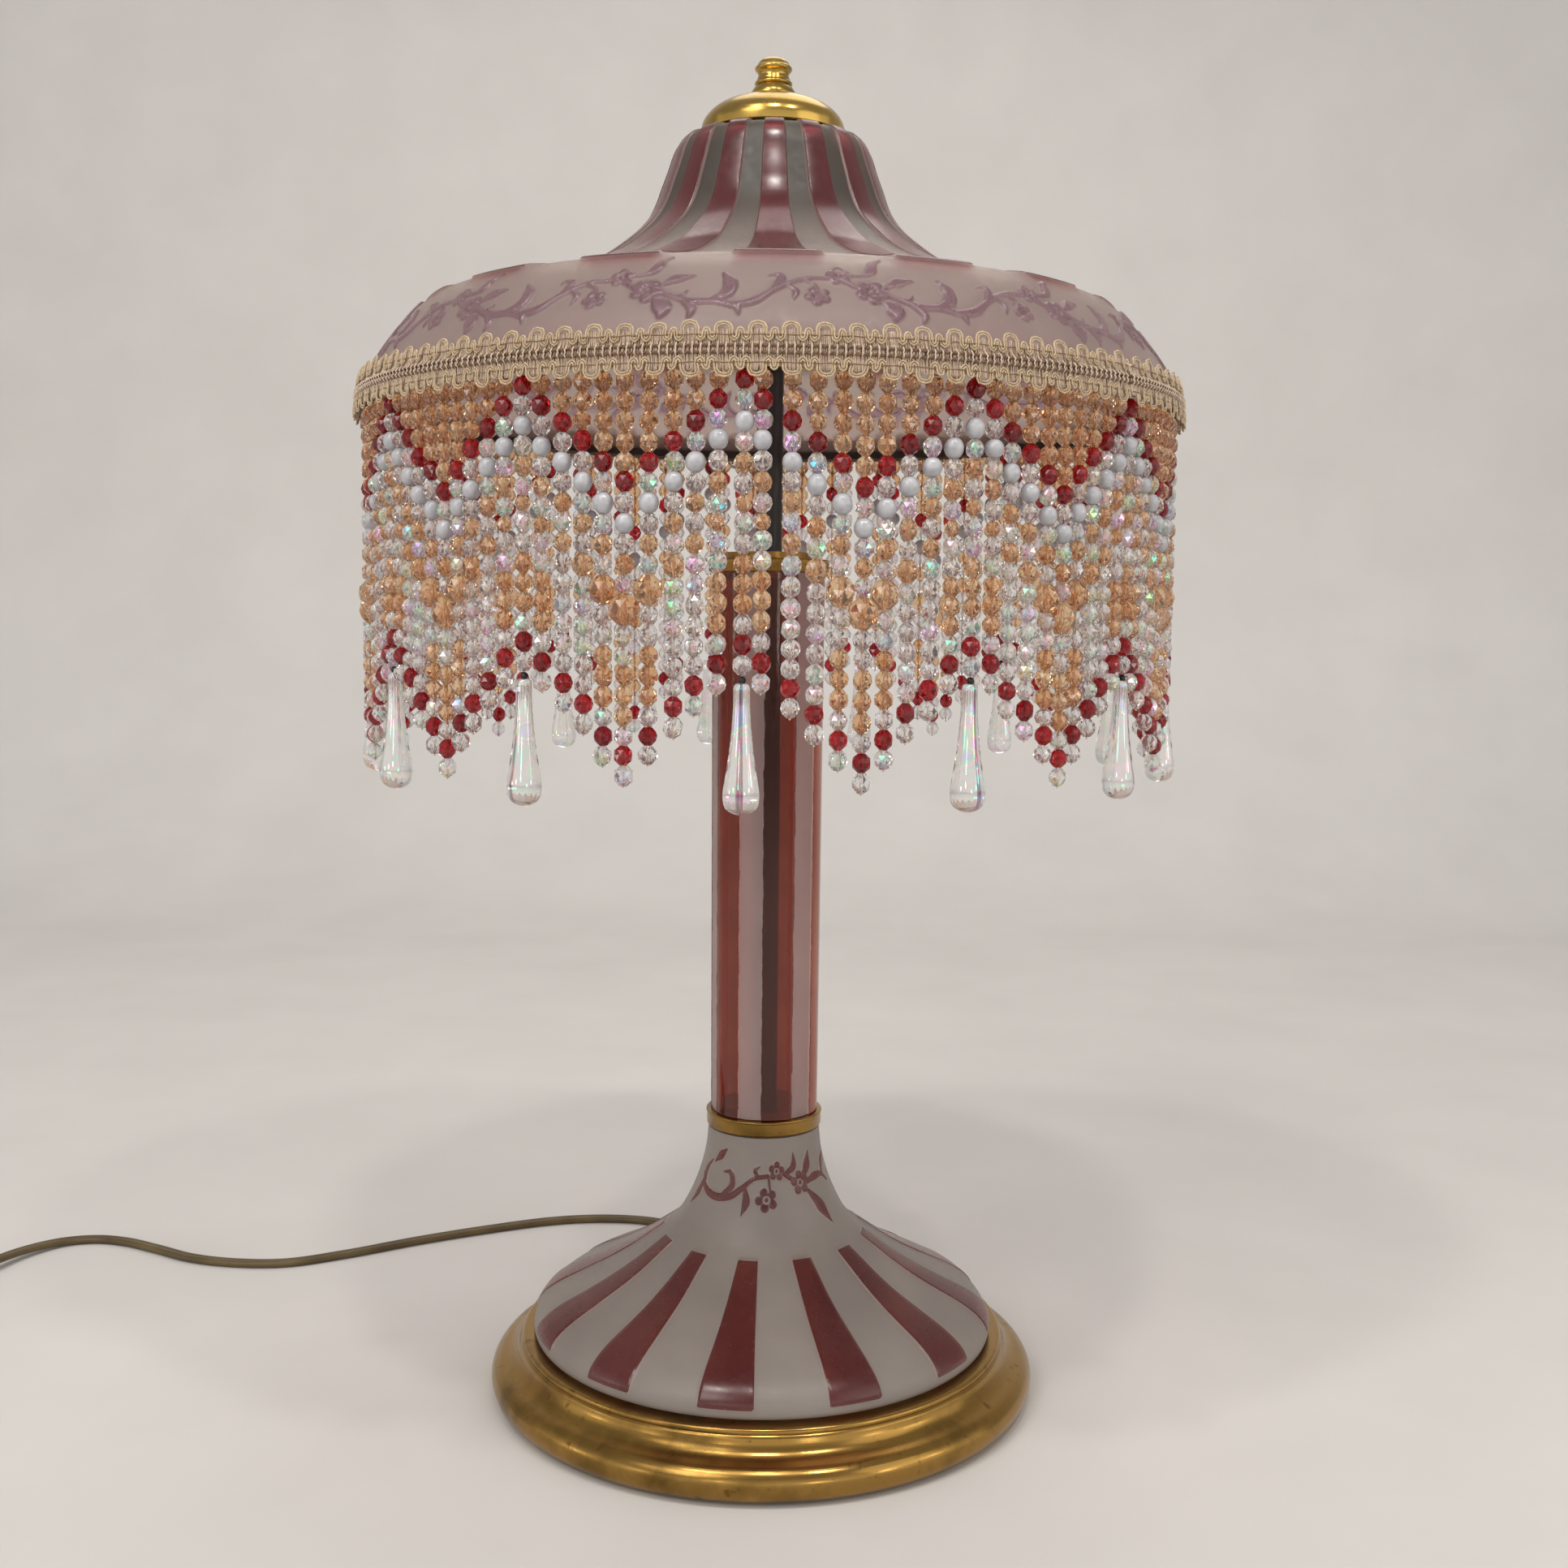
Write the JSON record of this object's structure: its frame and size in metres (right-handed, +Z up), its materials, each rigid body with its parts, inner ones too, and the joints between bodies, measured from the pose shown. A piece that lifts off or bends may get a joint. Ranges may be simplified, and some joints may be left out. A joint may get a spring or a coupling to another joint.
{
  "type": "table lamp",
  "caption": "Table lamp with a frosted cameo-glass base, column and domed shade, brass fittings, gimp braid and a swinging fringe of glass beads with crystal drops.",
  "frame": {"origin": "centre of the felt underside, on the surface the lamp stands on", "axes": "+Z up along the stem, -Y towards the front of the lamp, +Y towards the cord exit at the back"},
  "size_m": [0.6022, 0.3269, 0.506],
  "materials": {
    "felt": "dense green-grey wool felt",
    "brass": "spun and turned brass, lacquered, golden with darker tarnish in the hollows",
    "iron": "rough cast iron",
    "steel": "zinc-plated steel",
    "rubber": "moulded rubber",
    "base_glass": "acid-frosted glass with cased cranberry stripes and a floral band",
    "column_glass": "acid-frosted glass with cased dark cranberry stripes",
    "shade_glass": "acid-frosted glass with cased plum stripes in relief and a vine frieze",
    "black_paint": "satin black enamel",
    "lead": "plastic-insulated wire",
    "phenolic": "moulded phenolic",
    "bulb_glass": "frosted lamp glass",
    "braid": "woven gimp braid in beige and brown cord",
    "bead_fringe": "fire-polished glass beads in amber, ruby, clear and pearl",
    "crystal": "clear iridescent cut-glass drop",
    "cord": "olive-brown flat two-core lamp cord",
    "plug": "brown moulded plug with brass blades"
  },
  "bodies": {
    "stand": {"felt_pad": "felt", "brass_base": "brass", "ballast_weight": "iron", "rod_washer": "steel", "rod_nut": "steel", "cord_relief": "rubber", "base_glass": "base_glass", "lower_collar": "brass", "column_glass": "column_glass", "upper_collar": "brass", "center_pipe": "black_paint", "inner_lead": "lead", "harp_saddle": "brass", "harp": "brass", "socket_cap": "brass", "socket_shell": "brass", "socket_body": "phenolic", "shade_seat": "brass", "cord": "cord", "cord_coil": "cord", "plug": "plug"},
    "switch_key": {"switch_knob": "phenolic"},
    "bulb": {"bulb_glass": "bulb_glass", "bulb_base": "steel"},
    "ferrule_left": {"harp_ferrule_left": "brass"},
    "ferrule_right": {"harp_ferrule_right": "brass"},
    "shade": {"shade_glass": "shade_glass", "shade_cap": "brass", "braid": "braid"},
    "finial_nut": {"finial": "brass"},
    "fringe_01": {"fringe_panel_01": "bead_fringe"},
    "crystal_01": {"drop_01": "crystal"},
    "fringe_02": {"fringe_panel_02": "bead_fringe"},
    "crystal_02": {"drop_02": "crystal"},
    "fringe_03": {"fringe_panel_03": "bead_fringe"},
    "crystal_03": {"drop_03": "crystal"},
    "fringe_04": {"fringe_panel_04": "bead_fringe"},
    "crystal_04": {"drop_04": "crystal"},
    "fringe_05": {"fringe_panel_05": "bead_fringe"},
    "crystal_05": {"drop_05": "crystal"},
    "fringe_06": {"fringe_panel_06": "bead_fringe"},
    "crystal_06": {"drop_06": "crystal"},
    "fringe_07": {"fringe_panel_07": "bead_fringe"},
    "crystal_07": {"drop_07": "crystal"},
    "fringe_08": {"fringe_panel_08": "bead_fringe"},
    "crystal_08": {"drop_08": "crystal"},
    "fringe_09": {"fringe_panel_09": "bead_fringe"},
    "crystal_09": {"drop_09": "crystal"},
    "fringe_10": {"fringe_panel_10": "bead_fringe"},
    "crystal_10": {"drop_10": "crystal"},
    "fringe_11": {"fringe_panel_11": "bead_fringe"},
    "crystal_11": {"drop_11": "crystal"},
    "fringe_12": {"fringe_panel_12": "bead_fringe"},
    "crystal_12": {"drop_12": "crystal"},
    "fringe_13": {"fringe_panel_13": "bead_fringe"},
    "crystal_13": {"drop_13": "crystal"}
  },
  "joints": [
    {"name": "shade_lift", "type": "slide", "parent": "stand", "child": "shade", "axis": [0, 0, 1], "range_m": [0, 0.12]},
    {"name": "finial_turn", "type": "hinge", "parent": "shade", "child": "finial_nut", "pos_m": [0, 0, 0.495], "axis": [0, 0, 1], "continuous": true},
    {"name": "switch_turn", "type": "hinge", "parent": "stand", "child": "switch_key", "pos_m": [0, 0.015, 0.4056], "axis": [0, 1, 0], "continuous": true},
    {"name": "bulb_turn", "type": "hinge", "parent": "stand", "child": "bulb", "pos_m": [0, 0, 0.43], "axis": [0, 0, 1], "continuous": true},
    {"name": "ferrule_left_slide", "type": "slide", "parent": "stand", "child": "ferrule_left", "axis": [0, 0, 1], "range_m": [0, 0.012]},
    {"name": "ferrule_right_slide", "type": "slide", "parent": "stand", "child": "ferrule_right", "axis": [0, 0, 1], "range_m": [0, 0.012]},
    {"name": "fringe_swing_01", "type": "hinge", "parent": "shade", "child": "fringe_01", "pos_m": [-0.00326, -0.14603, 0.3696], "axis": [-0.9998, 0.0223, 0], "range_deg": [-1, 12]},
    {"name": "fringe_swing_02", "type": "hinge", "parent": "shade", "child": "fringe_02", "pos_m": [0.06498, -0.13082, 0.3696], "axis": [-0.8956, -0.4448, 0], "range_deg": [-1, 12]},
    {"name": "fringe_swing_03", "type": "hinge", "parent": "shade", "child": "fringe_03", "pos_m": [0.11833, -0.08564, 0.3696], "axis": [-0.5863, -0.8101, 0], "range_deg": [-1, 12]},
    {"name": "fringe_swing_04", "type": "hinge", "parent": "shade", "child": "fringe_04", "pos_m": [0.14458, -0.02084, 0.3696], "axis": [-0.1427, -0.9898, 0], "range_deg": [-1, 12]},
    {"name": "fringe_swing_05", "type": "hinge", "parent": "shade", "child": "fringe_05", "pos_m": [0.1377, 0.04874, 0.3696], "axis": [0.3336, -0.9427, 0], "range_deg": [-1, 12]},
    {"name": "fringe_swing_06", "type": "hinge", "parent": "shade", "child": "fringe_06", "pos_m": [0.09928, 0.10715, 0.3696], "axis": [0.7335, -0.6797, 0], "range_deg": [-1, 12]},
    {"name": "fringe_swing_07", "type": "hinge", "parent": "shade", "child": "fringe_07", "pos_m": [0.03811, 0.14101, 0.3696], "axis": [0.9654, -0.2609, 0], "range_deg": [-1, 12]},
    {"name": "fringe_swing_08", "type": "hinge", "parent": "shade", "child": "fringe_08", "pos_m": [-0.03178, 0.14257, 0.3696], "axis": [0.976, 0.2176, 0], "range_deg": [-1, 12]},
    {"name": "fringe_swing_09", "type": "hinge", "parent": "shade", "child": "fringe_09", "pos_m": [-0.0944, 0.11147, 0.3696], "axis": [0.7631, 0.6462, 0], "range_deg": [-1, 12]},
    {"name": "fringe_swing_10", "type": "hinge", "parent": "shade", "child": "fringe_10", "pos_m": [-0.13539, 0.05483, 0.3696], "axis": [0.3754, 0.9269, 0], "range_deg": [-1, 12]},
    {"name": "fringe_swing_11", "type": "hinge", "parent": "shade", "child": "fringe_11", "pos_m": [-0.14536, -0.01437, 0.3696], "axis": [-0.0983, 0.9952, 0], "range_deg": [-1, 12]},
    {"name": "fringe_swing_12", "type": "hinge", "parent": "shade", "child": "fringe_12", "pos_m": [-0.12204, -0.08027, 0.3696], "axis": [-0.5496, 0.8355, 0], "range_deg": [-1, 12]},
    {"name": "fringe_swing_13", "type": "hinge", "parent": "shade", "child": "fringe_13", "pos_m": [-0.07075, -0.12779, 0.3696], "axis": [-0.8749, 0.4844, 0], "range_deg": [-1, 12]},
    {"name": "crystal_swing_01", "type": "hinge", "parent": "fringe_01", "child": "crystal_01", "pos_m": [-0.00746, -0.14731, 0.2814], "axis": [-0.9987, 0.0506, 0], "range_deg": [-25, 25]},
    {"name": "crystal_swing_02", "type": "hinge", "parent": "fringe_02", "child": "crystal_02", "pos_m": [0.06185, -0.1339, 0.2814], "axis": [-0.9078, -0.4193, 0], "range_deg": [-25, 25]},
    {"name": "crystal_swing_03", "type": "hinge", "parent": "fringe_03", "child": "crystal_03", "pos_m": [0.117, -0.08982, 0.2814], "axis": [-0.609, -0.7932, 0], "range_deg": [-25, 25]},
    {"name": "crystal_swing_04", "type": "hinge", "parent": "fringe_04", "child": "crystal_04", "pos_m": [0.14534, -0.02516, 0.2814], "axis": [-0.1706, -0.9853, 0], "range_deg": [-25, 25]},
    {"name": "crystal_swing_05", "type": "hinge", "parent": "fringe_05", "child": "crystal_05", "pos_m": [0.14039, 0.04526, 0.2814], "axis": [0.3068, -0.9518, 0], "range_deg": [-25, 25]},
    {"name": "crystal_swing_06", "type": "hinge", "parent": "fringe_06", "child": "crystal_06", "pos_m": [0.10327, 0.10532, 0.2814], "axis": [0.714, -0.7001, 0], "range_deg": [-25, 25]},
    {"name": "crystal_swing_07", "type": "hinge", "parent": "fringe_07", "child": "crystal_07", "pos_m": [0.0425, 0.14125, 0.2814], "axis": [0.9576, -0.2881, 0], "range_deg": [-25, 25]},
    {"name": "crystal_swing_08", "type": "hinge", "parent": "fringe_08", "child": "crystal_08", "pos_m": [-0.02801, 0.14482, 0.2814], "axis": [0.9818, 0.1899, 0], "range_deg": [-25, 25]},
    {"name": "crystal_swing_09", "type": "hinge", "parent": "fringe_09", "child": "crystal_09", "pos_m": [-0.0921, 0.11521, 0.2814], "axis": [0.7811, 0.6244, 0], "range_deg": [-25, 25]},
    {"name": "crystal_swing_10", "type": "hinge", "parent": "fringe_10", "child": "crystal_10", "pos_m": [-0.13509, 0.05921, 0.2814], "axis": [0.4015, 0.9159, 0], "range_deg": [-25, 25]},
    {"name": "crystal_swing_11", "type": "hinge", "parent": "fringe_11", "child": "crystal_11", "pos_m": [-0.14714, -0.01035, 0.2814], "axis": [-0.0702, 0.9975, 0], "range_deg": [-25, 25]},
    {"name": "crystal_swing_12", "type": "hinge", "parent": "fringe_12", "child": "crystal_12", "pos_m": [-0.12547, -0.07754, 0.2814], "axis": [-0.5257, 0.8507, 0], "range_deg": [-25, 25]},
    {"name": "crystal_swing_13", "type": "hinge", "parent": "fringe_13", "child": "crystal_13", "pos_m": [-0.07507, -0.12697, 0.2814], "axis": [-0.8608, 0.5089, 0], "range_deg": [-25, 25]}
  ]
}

The problem: Select and copy each line from the data that includes the word "frame".

Expected output:
Write the JSON record of this object's structure: its frame and size in metres (right-handed, +Z up), its materials, each rigid body with its parts, inner ones too, and the joints between bodies, measured from the pose shown. A piece that lifts off or bends may get a joint. Ranges may be simplified, and some joints may be left out. A joint may get a spring or a coupling to another joint.
  "frame": {"origin": "centre of the felt underside, on the surface the lamp stands on", "axes": "+Z up along the stem, -Y towards the front of the lamp, +Y towards the cord exit at the back"},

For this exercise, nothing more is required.